▸ Exercise requirements:
Starting at the line that contains "Keep writing the", reproduce each line exactly up to and including the line that contains "return np.stack([x, y if". Reproduce nothing else.

>> Begin Task material

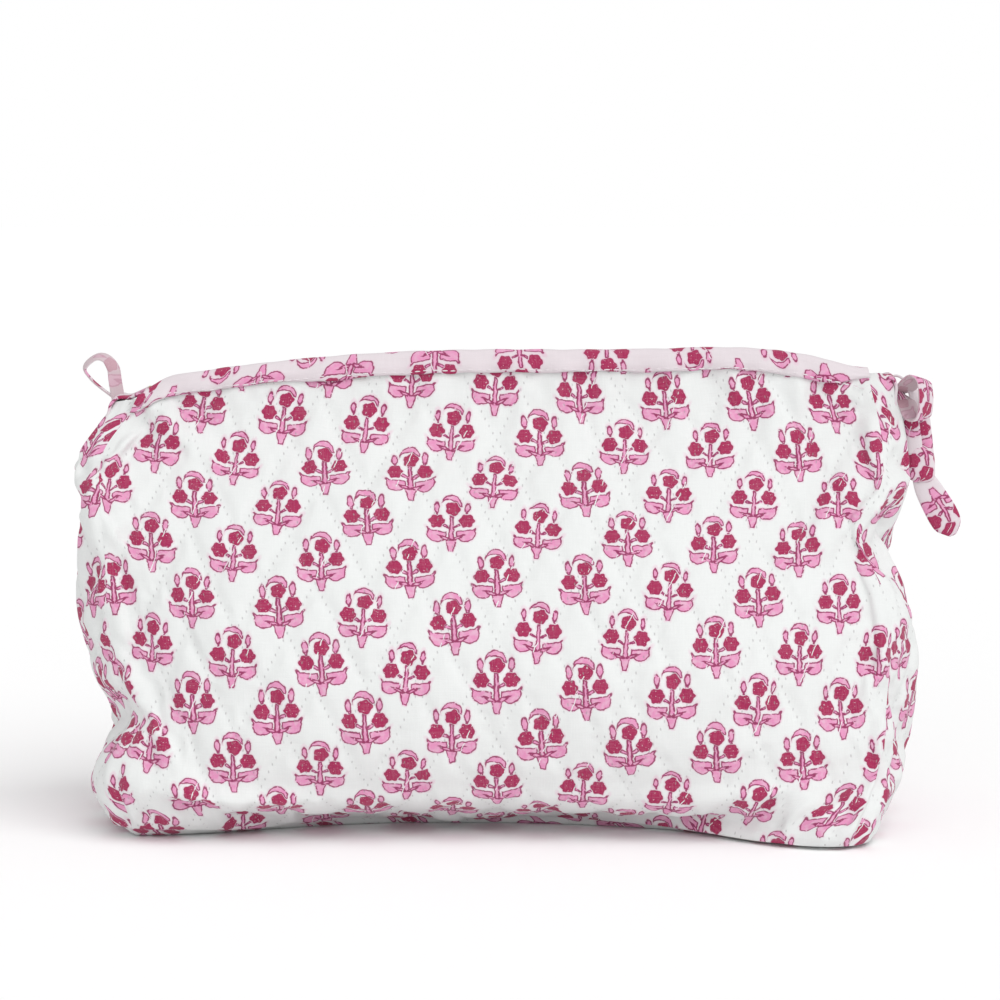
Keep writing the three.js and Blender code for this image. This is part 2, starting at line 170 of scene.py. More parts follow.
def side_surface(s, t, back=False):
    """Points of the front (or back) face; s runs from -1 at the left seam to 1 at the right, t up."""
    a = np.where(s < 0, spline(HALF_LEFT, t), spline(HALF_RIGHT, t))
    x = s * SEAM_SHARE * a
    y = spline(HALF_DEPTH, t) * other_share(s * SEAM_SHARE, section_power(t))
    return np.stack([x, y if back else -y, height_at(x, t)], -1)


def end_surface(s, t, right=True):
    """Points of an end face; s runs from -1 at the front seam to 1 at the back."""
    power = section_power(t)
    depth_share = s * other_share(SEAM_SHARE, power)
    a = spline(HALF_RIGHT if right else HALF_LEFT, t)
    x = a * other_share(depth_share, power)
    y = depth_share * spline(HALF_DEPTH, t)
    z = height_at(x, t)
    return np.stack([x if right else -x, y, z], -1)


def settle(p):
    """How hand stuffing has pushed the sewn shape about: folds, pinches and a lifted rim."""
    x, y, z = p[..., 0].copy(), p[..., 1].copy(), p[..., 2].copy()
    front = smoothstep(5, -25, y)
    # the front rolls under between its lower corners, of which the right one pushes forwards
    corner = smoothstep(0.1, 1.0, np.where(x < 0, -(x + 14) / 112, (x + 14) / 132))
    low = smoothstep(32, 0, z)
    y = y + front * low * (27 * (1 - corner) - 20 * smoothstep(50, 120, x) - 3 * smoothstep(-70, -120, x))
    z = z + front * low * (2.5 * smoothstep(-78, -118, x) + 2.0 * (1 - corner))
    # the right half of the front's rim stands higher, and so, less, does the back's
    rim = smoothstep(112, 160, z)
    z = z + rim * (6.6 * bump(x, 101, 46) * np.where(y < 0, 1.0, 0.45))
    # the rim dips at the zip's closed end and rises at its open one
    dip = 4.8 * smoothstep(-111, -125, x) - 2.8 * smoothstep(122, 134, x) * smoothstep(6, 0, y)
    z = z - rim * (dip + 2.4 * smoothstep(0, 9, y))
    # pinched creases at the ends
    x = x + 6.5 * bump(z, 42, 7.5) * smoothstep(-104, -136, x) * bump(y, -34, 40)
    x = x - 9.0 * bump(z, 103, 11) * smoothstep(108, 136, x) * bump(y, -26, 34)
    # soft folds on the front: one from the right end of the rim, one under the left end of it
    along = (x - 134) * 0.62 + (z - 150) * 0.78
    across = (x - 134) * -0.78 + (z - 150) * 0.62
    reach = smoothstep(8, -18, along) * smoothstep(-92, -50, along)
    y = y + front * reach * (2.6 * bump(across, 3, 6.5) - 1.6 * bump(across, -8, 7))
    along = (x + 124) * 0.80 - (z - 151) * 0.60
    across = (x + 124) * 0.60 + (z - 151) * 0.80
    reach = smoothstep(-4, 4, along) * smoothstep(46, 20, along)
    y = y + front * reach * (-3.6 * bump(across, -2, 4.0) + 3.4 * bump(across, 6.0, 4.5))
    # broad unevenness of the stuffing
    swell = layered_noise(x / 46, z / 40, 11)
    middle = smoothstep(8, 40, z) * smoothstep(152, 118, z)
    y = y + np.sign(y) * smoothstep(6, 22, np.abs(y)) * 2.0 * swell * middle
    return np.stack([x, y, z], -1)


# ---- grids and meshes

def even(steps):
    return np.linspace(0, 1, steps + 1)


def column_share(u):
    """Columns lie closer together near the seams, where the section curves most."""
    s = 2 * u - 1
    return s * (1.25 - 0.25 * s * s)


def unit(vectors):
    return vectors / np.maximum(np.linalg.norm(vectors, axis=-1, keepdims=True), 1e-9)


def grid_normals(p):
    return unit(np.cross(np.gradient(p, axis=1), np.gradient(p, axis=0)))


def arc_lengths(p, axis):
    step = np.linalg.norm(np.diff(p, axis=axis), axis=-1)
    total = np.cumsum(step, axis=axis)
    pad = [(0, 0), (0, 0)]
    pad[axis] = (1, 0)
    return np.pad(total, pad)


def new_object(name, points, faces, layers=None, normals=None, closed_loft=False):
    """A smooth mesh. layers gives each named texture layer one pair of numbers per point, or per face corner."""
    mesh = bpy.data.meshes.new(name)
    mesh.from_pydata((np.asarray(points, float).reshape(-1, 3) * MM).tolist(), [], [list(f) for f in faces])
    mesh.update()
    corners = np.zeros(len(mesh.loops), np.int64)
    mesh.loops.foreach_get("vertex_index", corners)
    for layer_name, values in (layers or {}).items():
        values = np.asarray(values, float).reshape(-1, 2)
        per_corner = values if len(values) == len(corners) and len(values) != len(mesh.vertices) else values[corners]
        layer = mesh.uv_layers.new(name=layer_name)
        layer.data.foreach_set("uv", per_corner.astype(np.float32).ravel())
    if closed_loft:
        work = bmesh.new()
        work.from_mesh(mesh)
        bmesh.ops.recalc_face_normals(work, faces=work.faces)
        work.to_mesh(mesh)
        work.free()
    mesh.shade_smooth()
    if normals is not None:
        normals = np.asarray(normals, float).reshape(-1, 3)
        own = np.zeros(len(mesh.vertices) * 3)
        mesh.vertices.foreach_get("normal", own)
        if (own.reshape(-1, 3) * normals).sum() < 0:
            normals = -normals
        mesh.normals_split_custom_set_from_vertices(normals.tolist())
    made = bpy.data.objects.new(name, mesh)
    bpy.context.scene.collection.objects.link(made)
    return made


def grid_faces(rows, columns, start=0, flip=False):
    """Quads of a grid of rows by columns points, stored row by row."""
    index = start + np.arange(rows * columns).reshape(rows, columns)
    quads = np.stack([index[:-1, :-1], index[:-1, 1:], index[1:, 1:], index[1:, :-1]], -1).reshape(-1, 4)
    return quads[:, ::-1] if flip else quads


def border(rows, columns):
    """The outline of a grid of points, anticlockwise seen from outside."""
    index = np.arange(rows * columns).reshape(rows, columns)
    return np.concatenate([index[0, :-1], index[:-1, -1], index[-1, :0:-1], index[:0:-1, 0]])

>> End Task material
>> Begin Task material

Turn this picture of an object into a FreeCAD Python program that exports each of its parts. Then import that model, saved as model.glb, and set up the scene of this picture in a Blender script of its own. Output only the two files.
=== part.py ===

>> End Task material

▸ Task solution:
Keep writing the three.js and Blender code for this image. This is part 2, starting at line 170 of scene.py. More parts follow.
def side_surface(s, t, back=False):
    """Points of the front (or back) face; s runs from -1 at the left seam to 1 at the right, t up."""
    a = np.where(s < 0, spline(HALF_LEFT, t), spline(HALF_RIGHT, t))
    x = s * SEAM_SHARE * a
    y = spline(HALF_DEPTH, t) * other_share(s * SEAM_SHARE, section_power(t))
    return np.stack([x, y if back else -y, height_at(x, t)], -1)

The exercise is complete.